Mr Tehan told The Australian there was now a new urgency for the government to reveal how many individuals allowed to stay under Direction 99 had been charged with new crimes.
“We know one criminal non-citizen allowed to stay in Australia because of Direction 99 has since been charged with murder, how many more have reoffended?” he said. “Will Minister Burke review these departmental decisions to ensure there were no egregious cases like the ones already revealed?”
New questions have already emerged over the effectiveness of Direction 110, given it still requires decision-makers to “afford a higher level of tolerance of criminal or other serious conduct by non-citizens who have lived in the Australian community for most of their life”.
The Australian has revealed that two of six AAT cases assessed under Direction 110 to date have already succeeded in having their visa reinstated.

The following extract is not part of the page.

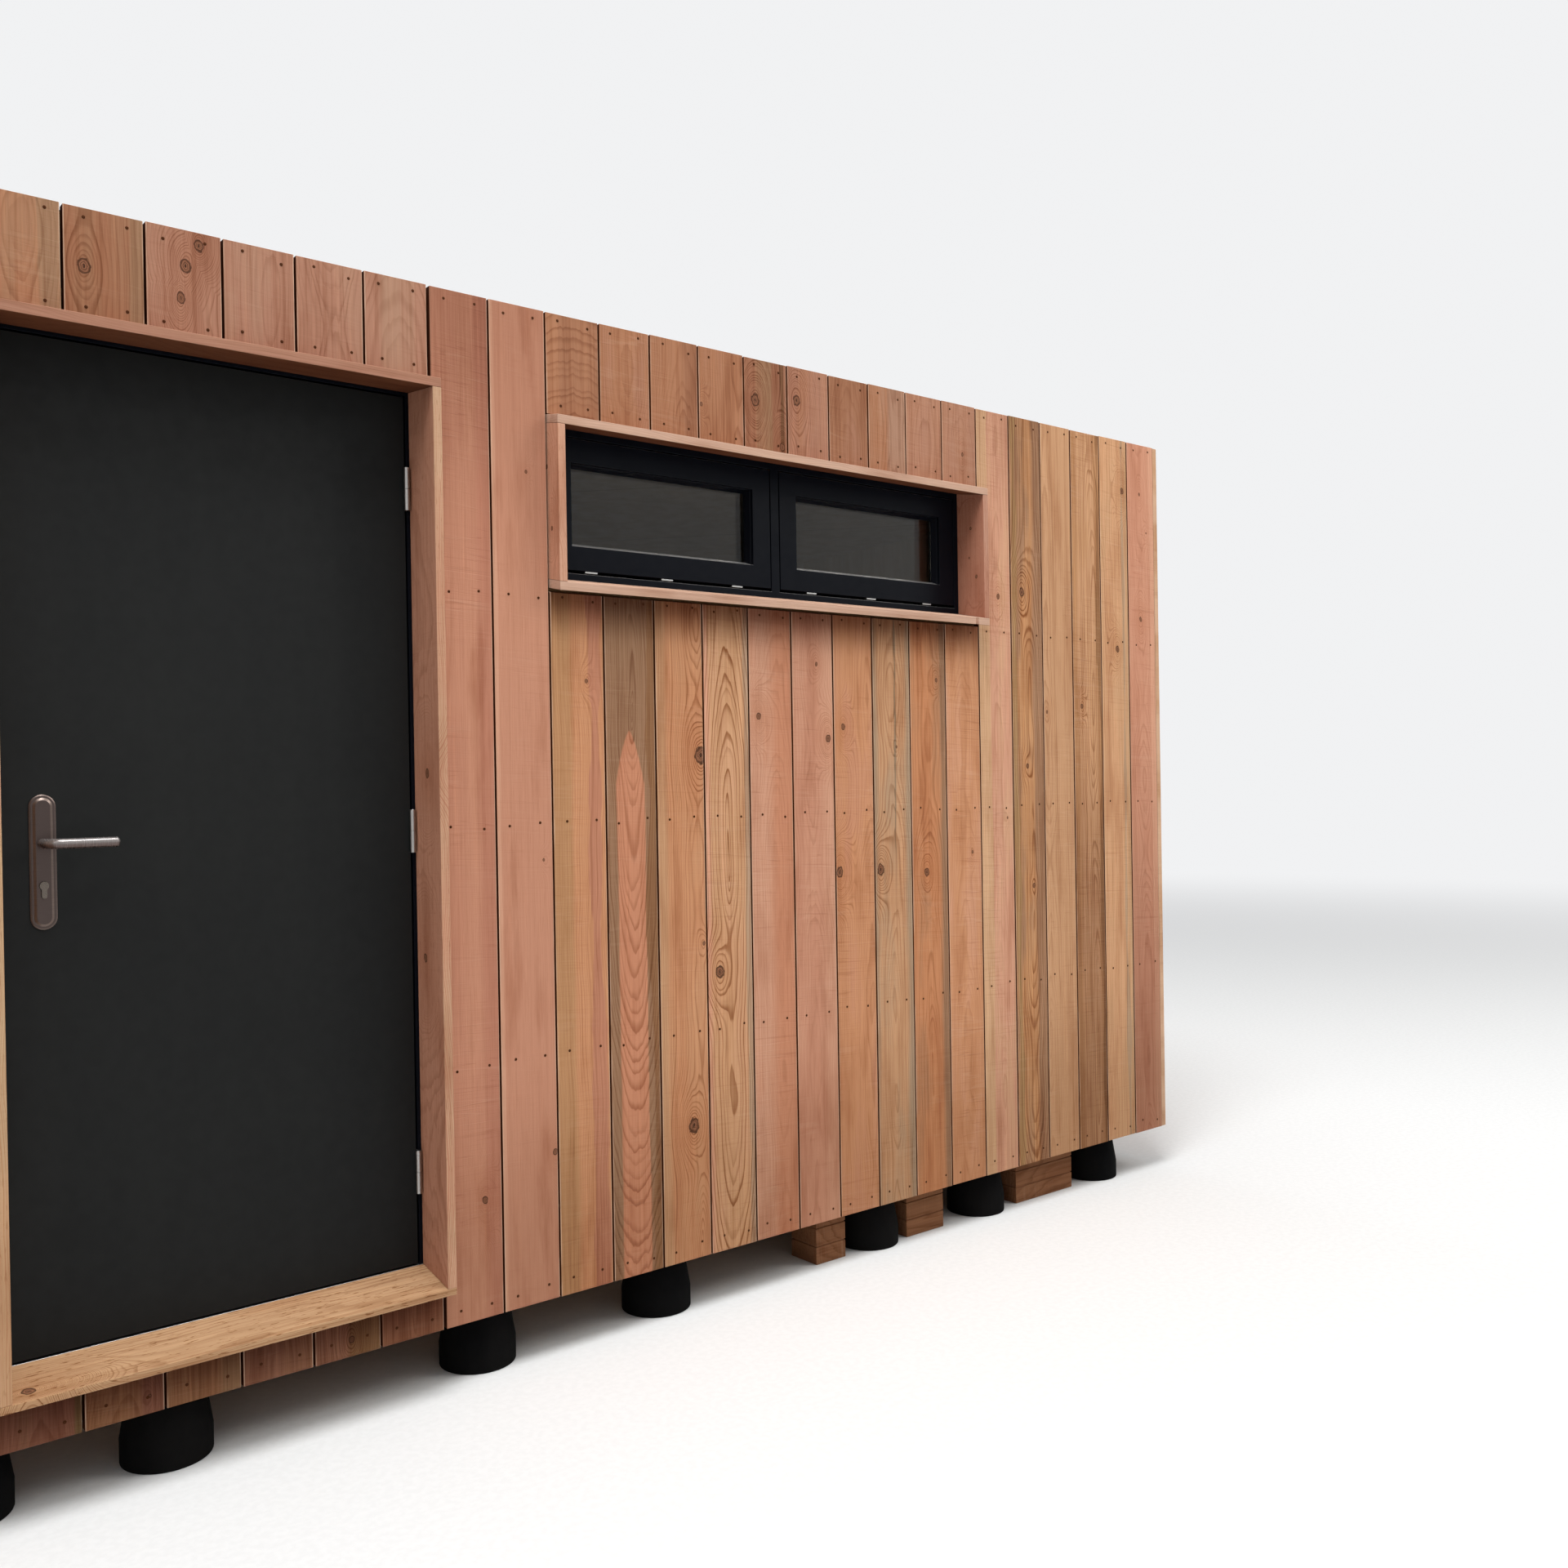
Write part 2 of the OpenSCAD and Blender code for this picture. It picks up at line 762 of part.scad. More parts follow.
// One tier of a handle plate: a slab with round ends whose back lies on the given y and whose
// sides slope from radius r0 at the back to r1 in front
module plate_tier(y, h, r0, r1) {
    half = plate_h / 2 - plate_w / 2;
    for (z = [-half, half])
        translate([0, y, z])
            rotate([90, 0, 0])
                cylinder(r1 = r0, r2 = r1, h = h);
    translate([0, 0, -half])
        linear_extrude(2 * half)
            polygon([[-r1, y - h], [r1, y - h], [r0, y], [-r0, y]]);
}

// A handle plate whose back lies on y = 0 and whose face looks along -Y: a straight edge, a
// sloped edge, a flat rim, and a second slope up to the raised middle
module handle_plate() {
    r = plate_w / 2;
    flat = plate_t * 0.57;
    straight = 2;
    translate([handle_x, 0, plate_z])
        difference() {
            union() {
                plate_tier(0, straight, r, r);
                plate_tier(-straight, flat - straight, r, r - plate_rim * 0.36);
                plate_tier(-flat, plate_t - flat, r - plate_rim * 0.56, r - plate_rim);
            }
            translate([0, over, handle_z - plate_z])
                rotate([90, 0, 0])
                    cylinder(r = neck_r + fit, h = plate_t + 2 * over);
            along_y(-plate_t - over, over)
                translate([0, cylinder_z - plate_z])
                    cylinder_outline(seat);
        }
}

module handle_plates() {
    color([0.70, 0.70, 0.70]) {
        translate([0, leaf_y, 0])
            handle_plate();
        translate([0, leaf_y + leaf_t, 0])
            mirror([0, 1, 0])
                handle_plate();
    }
}

module lock_cylinder() {
    reach = plate_t + cylinder_proud;
    color([0.75, 0.73, 0.68])
        along_y(leaf_y - reach, leaf_y + leaf_t + reach)
            translate([handle_x, cylinder_z])
                cylinder_outline(0);
}

// A lever whose neck runs along -Y from the leaf's middle, bends and becomes a bar with a
// softened end
module lever() {
    bar = lever_out + plate_t;
    soft = 4;
    $fn = 32;
    translate([handle_x, 0, handle_z]) {
        rotate([90, 0, 0])
            cylinder(r = neck_r, h = leaf_t / 2 + bar - lever_bend);
        translate([lever_bend, -leaf_t / 2 - bar + lever_bend, 0])
            rotate([0, 0, 180])
                rotate_extrude(angle = 90)
                    translate([lever_bend, 0])
                        circle(neck_r);
        translate([lever_bend, -leaf_t / 2 - bar, 0])
            rotate([0, 90, 0]) {
                cylinder(r = neck_r, h = lever_len - lever_bend - soft);
                translate([0, 0, lever_len - lever_bend - soft])
                    cylinder(r1 = neck_r, r2 = neck_r - soft, h = soft);
            }
    }
}

module levers() {
    color([0.72, 0.72, 0.72])
        translate([0, leaf_y + leaf_t / 2, 0]) {
            lever();
            mirror([0, 1, 0])
                lever();
        }
}

// The window frame's face with the two openings grown or shrunk by a margin
module window_frame_face(margin) {
    difference() {
        translate([window_x0, window_z0])
            square([window_w, window_z1 - window_z0]);
        for (x = sash_xs)
            translate([x - margin, sash_z0 - margin])
                square([sash_w + 2 * margin, sash_z1 - sash_z0 + 2 * margin]);
    }
}

module window_frame() {
    foot = sash_foot_gap - sash_gap;
    color([0.06, 0.07, 0.09])
        difference() {
            union() {
                along_y(frame_y, frame_y + sash_d)
                    window_frame_face(sash_gap);
                along_y(frame_y + sash_d, frame_y + window_frame_d)
                    window_frame_face(-sash_lap);
            }
            for (x = sash_xs)
                block([x - sash_gap, frame_y - over, sash_z0 - sash_gap - foot],
                      [x + sash_w + sash_gap, frame_y + sash_d, sash_z0]);
        }
}

// A ring of the sash's outline, a width wide
module sash_ring(inset, width) {
    difference() {
        translate([inset, inset])
            square([sash_w - 2 * inset, sash_z1 - sash_z0 - 2 * inset]);
        translate([inset + width, inset + width])
            square([sash_w - 2 * (inset + width), sash_z1 - sash_z0 - 2 * (inset + width)]);
    }
}

// The bead round the glass: its face slopes from the sash's rails back to the glass
module sash_bead() {
    w = sash_w - 2 * sash_rail;
    h = sash_z1 - sash_z0 - 2 * sash_rail;
    translate([sash_rail, 0, sash_rail])
        difference() {
            along_y(bead_in, glass_in)
                square([w, h]);
            hull() {
                along_y(bead_in - over, bead_in)
                    translate([bead_front_w, bead_front_w])
                        square([w - 2 * bead_front_w, h - 2 * bead_front_w]);
                along_y(glass_in, glass_in + over)
                    translate([bead_w, bead_w])
                        square([w - 2 * bead_w, h - 2 * bead_w]);
            }
        }
}

module window_sashes() {
    color([0.06, 0.07, 0.09])
        for (x = sash_xs)
            translate([x, frame_y, sash_z0]) {
                along_y(0, sash_d)
                    sash_ring(0, sash_rail);
                sash_bead();
            }
}

module window_glass() {
    color([0.30, 0.33, 0.34, 0.5])
        for (x = sash_xs)
            block([x + sash_rail + seat, frame_y + glass_in, sash_z0 + sash_rail + seat],
                  [x + sash_w - sash_rail - seat, frame_y + glass_in + glass_t, sash_z1 - sash_rail - seat]);
}

// Flat clips that hang from the sashes' undersides
module sash_clips() {
    clip_d = 14;
    color([0.78, 0.78, 0.76])
        for (x = sash_xs, at = [clip_in, sash_w / 2, sash_w - clip_in])
            block([x + at - clip_w / 2, frame_y + 2, sash_z0 - clip_h],
                  [x + at + clip_w / 2, frame_y + 2 + clip_d, sash_z0]);
}

module roof_panel() {
    color([0.55, 0.52, 0.48])
        along_x(-wall_x, wall_x)
            polygon([
                [wall_y, roof_z(wall_y) - roof_t], [-wall_y, roof_z(-wall_y) - roof_t],
                [-wall_y, roof_z(-wall_y)], [wall_y, roof_z(wall_y)]
            ]);
}

module roof_membrane() {
    y0 = wall_y + kerb_t;
    y1 = -face_y + membrane_lap;
    color([0.10, 0.10, 0.10])
        along_x(-wall_x + kerb_t, wall_x - kerb_t)
            polygon([
                [y0, roof_z(y0) + fit], [y1, roof_z(y1) + fit],
                [y1, roof_z(y1) + membrane_t], [y0, roof_z(y0) + membrane_t]
            ]);
}

// A kerb between two places along Y, from the roof panel up to a level top
module kerb(x0, x1, y0, y1) {
    along_x(x0, x1)
        polygon([[y0, roof_z(y0) + fit], [y1, roof_z(y1) + fit], [y1, kerb_top_z], [y0, kerb_top_z]]);
}

module front_kerb() {
    color([0.60, 0.45, 0.30])
        kerb(-wall_x, wall_x, wall_y, wall_y + kerb_t);
}

module side_kerbs() {
    color([0.60, 0.45, 0.30])
        for (x = [-wall_x, wall_x - kerb_t])
            kerb(x, x + kerb_t, wall_y + kerb_t, -face_y);
}

module roof_trim() {
    inner_y = wall_y + kerb_t;
    inner_x = wall_x - kerb_t;
    color([0.12, 0.12, 0.12])
        difference() {
            block([-side_x, face_y + board_t, kerb_top_z - trim_flange], [side_x, -face_y, trim_top_z]);
            block([-inner_x + trim_t, inner_y + trim_t, kerb_top_z - trim_flange - over],
                  [inner_x - trim_t, -face_y + over, trim_top_z + over]);
            difference() {
                block([-side_x - over, face_y, kerb_top_z - trim_flange - over],
                      [side_x + over, -face_y + over, kerb_top_z]);
                block([-inner_x, inner_y, kerb_top_z - trim_flange - 2 * over],
                      [inner_x, -face_y + 2 * over, kerb_top_z + over]);
            }
        }
}

// A half-round bar along X with its flat side up at z = 0
module half_bar(x0, x1, r) {
    along_x(x0, x1)
        intersection() {
            circle(r);
            translate([-r, -r])
                square([2 * r, r]);
        }
}

module gutter() {
    end = side_x - 10;
    r = gutter_d / 2;
    color([0.08, 0.08, 0.08])
        translate([0, gutter_y, gutter_z])
            difference() {
                half_bar(-end, end, r);
                along_x(-end + gutter_wall, end - gutter_wall)
                    circle(r - gutter_wall);
                translate([pipe_x, 0, -gutter_d])
                    cylinder(d = pipe_d - 2 * gutter_wall, h = gutter_d);
            }
}

// A bracket that holds the gutter from below and runs back to the boards
module gutter_bracket() {
    r = gutter_d / 2 + seat;
    $fn = 36;
    difference() {
        half_bar(0, bracket_w, r + bracket_t);
        along_x(-over, bracket_w + over)
            circle(r);
    }
    block([0, -face_y - gutter_y, -gutter_d / 2], [bracket_w, -r, 0]);
}

module gutter_brackets() {
    span = 2 * (side_x - bracket_in);
    color([0.08, 0.08, 0.08])
        for (i = [0 : bracket_count - 1])
            translate([-span / 2 + i * span / (bracket_count - 1) - bracket_w / 2, gutter_y, gutter_z])
                gutter_bracket();
}

module rainwater_pipe() {
    top_z = gutter_z - gutter_d / 2 - seat;
    color([0.08, 0.08, 0.08])
        translate([pipe_x, gutter_y, 0])
            difference() {
                translate([0, 0, pipe_foot_z])
                    cylinder(d = pipe_d, h = top_z - pipe_foot_z);
                translate([0, 0, pipe_foot_z - over])
                    cylinder(d = pipe_d - 2 * gutter_wall, h = top_z - pipe_foot_z + 2 * over);
            }
}

// A clip round the pipe with an arm back to the boards and a foot against them
module pipe_clip() {
    r = pipe_d / 2 + seat;
    arm_w = 20;
    foot_w = 60;
    wall = -face_y - gutter_y;
    $fn = 32;
    difference() {
        union() {
            cylinder(r = r + bracket_t, h = bracket_w);
            block([-arm_w / 2, wall, 0], [arm_w / 2, -r, bracket_w]);
            block([-foot_w / 2, wall, 0], [foot_w / 2, wall + bracket_t, bracket_w]);
        }
        translate([0, 0, -over])
            cylinder(r = r, h = bracket_w + 2 * over);
    }
}

module pipe_clips() {
    low_z = pipe_foot_z + clip_from_end;
    high_z = gutter_z - clip_from_end;
    color([0.08, 0.08, 0.08])
        for (z = [low_z, (low_z + high_z) / 2, high_z])
            translate([pipe_x, gutter_y, z])
                pipe_clip();
}

foundation_pads();
timber_piers();
middle_bearer();
long_rims();
end_rims();
floor_joists();
floor_deck();
front_wall_panels();
front_wall_infills();
rear_wall();
side_walls();
front_battens();
rear_battens();
side_battens();
front_cladding();
rear_cladding();
left_cladding();
right_cladding();
door_jamb_linings();
door_head_lining();
door_sill();
window_jamb_linings();
window_head_lining();
window_sill();
door_frame();
door_threshold();
hinge_frame_halves();
door_leaf();
hinge_leaf_halves();
handle_plates();
lock_cylinder();
levers();
window_frame();
window_sashes();
window_glass();
sash_clips();
roof_panel();
roof_membrane();
front_kerb();
side_kerbs();
roof_trim();
gutter();
gutter_brackets();
rainwater_pipe();
pipe_clips();
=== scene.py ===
import bpy
import bmesh
import math
import random
from mathutils import Matrix, Vector


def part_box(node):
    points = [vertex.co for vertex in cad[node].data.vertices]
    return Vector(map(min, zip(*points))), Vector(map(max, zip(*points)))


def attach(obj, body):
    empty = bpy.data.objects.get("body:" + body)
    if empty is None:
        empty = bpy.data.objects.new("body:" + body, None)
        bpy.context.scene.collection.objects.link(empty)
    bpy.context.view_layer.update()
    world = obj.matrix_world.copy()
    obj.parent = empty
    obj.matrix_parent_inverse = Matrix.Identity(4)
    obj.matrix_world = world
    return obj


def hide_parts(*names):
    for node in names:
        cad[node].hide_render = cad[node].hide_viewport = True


# Looks of the garden office pod, in metres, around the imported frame
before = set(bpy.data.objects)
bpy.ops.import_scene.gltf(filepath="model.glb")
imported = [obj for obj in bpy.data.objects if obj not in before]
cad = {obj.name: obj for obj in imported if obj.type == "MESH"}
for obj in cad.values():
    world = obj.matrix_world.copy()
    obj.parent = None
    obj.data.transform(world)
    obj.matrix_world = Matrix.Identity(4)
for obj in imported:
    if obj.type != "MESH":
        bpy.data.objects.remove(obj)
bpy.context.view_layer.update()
scene = bpy.context.scene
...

These include Philippines-born Earl Sanchez, sentenced last year to three years’ imprisonment for aggravated sexual intercourse with a child, prompting the automatic cancellation of his visa, and a 39-year-old Lebanese man – identified only as KCKJ – sentenced to four years and two months’ jail for the unlawful supply of MDMA and cocaine.
Mr Burke told Sky News on Sunday he would make as many applications for preventive detention orders as possible for the dangerous non-citizens released into the community following the High Court’s landmark NZYQ decision last year.
However, he said there was a high threshold for the government to successfully obtain a court order under the regime that was legislated late last year amid criticism of Labor’s handling of the NZYQ decision. “There’s a lot of work that’s been done in building up the cases. Once the High Court made the decision … the threshold became high to be able to successfully launch a case.”